TASK DIRECTIONS »
List all lines of the data containing the word "imported".

INFORMATION SHOWN »
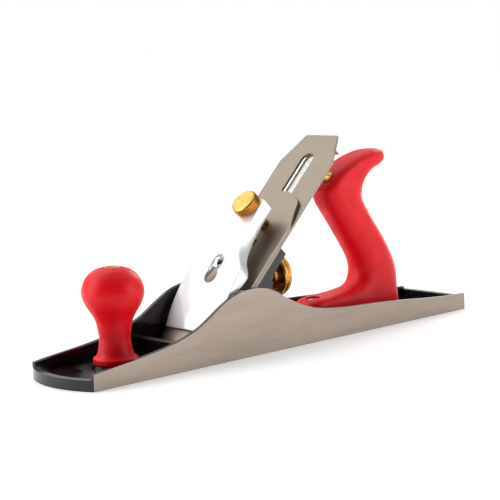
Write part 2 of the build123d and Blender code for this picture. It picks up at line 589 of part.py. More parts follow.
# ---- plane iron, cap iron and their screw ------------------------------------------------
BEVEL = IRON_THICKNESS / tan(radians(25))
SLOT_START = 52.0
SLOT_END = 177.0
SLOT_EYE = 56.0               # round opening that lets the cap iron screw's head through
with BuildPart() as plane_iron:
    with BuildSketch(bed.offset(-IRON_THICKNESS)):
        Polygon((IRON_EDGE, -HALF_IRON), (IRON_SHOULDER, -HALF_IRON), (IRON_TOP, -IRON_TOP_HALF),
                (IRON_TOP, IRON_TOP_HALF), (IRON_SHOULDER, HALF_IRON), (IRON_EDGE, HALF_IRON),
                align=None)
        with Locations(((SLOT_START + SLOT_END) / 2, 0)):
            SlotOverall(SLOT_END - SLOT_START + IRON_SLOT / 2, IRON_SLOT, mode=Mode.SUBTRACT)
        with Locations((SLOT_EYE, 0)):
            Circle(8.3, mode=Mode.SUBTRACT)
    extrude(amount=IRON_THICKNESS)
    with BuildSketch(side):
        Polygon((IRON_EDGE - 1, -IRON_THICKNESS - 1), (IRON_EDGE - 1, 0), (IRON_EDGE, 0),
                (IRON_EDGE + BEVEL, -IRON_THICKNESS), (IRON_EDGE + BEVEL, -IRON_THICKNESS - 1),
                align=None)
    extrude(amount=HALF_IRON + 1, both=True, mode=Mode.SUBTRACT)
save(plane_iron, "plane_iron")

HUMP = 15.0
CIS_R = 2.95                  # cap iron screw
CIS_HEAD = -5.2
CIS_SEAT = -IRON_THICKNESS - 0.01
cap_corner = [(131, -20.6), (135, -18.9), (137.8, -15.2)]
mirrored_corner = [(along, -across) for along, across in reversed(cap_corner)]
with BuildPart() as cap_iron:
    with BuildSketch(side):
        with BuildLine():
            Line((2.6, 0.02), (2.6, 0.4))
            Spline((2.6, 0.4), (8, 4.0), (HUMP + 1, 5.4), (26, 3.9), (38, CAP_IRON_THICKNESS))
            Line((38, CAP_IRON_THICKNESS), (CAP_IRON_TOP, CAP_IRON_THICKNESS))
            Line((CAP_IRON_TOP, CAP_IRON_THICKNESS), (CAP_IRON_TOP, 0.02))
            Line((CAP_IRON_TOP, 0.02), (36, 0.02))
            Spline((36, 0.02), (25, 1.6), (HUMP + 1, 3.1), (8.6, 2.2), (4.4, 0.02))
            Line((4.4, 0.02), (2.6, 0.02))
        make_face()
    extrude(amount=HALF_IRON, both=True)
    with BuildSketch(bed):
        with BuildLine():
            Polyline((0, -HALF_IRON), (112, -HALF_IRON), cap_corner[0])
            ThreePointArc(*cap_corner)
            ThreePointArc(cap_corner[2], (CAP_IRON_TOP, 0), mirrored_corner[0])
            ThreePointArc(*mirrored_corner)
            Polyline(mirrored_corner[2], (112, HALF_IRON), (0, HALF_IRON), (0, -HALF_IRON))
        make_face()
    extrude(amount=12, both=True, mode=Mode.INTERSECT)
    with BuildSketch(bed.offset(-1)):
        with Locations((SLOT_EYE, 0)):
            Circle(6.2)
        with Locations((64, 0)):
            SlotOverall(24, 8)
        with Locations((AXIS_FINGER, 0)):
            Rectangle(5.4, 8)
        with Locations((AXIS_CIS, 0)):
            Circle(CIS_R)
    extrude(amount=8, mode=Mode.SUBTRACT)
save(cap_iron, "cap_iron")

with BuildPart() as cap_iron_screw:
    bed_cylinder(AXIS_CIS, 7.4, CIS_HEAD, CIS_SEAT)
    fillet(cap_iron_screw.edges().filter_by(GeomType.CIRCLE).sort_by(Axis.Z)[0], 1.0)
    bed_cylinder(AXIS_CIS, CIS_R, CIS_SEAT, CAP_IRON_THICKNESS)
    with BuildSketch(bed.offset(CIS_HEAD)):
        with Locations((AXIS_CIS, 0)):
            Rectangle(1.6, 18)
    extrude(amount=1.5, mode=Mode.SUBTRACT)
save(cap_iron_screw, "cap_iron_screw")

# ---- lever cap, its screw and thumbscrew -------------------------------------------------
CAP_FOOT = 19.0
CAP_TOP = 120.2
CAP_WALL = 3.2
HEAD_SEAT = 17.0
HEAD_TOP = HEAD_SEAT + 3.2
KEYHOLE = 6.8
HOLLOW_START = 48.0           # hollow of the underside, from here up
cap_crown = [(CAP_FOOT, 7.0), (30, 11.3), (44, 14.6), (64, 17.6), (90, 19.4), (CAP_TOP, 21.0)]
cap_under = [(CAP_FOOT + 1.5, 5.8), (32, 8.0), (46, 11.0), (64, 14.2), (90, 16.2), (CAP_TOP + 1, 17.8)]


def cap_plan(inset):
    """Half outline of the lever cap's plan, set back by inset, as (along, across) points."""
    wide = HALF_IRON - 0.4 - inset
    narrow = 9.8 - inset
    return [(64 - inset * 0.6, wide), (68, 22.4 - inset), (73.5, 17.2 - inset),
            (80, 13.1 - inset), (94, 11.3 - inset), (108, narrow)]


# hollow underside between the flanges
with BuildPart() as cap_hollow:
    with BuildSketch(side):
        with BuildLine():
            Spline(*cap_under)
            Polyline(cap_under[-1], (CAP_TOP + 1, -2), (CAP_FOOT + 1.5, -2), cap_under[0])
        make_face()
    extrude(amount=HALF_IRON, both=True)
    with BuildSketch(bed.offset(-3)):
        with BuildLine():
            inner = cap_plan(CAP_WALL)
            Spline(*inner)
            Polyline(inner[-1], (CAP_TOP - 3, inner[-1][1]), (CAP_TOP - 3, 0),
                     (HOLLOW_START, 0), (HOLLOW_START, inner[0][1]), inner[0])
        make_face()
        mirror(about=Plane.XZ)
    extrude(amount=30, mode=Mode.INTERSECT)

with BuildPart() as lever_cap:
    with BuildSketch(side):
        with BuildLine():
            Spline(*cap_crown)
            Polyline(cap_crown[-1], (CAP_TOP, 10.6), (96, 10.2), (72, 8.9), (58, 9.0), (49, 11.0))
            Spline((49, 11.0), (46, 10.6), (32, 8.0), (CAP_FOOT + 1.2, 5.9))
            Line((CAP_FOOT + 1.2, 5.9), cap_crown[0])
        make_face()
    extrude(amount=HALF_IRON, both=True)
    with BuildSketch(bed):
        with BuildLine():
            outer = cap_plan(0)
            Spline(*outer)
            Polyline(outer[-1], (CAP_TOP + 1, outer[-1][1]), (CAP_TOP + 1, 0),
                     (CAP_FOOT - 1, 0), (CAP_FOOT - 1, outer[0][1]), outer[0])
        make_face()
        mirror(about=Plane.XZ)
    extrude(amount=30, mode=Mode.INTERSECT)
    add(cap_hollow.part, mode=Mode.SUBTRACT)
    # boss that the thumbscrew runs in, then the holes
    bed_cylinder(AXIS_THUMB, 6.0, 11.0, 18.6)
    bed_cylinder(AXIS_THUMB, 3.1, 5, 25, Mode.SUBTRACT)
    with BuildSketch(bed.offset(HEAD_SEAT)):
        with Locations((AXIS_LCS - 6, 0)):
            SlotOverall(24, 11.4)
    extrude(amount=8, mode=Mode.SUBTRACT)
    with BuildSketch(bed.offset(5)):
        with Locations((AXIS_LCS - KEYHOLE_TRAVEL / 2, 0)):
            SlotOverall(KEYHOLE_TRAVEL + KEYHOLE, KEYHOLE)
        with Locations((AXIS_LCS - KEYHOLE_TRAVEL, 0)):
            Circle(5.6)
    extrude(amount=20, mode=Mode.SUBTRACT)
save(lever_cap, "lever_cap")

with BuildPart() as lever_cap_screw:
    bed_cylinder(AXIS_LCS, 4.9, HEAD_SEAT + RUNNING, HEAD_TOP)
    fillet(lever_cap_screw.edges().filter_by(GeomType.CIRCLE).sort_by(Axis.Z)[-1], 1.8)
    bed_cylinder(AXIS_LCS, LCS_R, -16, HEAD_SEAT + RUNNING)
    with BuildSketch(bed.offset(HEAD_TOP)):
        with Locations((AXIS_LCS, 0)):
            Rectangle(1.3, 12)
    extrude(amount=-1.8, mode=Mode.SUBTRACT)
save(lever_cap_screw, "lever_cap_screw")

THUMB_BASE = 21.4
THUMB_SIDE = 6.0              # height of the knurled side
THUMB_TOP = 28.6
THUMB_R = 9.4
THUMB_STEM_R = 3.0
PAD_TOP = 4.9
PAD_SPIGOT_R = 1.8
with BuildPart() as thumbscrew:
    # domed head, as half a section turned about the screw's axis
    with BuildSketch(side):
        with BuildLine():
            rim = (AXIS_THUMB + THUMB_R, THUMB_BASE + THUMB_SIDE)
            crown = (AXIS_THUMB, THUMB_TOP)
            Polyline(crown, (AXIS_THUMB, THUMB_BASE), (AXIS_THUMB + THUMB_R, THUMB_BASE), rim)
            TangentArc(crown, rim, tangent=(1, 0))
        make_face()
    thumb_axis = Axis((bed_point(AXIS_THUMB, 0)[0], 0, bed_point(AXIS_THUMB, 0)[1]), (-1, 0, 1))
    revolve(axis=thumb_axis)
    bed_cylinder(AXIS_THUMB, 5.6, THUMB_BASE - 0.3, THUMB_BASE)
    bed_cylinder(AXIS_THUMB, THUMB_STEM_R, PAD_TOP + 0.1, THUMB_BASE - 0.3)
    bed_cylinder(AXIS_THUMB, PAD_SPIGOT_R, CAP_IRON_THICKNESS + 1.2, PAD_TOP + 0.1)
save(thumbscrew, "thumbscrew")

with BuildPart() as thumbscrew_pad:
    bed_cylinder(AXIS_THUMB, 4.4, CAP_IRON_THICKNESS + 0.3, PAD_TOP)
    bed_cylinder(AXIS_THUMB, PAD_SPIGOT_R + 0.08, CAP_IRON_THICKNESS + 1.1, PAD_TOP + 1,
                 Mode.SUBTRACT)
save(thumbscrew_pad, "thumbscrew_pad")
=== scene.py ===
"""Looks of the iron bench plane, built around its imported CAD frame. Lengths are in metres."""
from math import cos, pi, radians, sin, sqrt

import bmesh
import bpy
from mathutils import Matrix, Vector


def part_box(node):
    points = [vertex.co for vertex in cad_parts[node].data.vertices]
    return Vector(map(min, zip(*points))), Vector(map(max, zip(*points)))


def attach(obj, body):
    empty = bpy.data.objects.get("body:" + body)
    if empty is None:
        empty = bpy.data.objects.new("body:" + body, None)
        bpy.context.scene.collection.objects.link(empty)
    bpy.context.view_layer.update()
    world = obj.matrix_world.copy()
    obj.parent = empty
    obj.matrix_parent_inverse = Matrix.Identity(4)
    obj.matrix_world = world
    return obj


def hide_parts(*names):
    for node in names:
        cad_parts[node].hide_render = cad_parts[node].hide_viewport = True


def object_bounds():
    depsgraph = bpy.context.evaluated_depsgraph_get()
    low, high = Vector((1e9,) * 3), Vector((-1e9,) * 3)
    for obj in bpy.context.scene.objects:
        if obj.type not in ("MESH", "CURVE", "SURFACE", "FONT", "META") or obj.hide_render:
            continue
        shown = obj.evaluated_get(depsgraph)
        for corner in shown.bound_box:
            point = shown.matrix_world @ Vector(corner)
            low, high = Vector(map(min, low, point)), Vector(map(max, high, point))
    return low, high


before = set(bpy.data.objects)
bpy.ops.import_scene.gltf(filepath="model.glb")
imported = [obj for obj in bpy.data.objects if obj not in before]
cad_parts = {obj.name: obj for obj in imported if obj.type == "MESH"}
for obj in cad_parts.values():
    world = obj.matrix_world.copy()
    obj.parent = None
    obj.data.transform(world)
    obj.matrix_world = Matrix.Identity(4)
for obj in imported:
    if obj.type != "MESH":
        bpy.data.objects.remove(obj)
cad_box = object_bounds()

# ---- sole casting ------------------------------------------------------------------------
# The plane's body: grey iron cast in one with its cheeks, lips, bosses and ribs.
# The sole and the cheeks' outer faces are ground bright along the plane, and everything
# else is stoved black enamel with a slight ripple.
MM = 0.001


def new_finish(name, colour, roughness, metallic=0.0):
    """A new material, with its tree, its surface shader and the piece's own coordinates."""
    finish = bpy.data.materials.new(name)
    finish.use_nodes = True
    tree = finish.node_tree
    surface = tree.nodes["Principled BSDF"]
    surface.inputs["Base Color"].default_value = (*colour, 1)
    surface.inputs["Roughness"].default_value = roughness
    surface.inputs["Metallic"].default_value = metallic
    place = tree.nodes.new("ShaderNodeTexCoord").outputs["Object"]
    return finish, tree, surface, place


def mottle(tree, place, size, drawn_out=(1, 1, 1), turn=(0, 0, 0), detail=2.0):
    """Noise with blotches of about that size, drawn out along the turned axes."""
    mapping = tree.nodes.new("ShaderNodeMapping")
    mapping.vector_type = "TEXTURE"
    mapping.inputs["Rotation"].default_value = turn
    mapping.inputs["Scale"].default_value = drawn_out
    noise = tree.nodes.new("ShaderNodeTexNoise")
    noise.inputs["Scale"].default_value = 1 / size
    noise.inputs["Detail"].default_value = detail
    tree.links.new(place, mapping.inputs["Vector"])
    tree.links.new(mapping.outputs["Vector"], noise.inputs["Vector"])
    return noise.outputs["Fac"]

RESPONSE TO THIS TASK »
"""Looks of the iron bench plane, built around its imported CAD frame. Lengths are in metres."""
imported = [obj for obj in bpy.data.objects if obj not in before]
cad_parts = {obj.name: obj for obj in imported if obj.type == "MESH"}
for obj in imported:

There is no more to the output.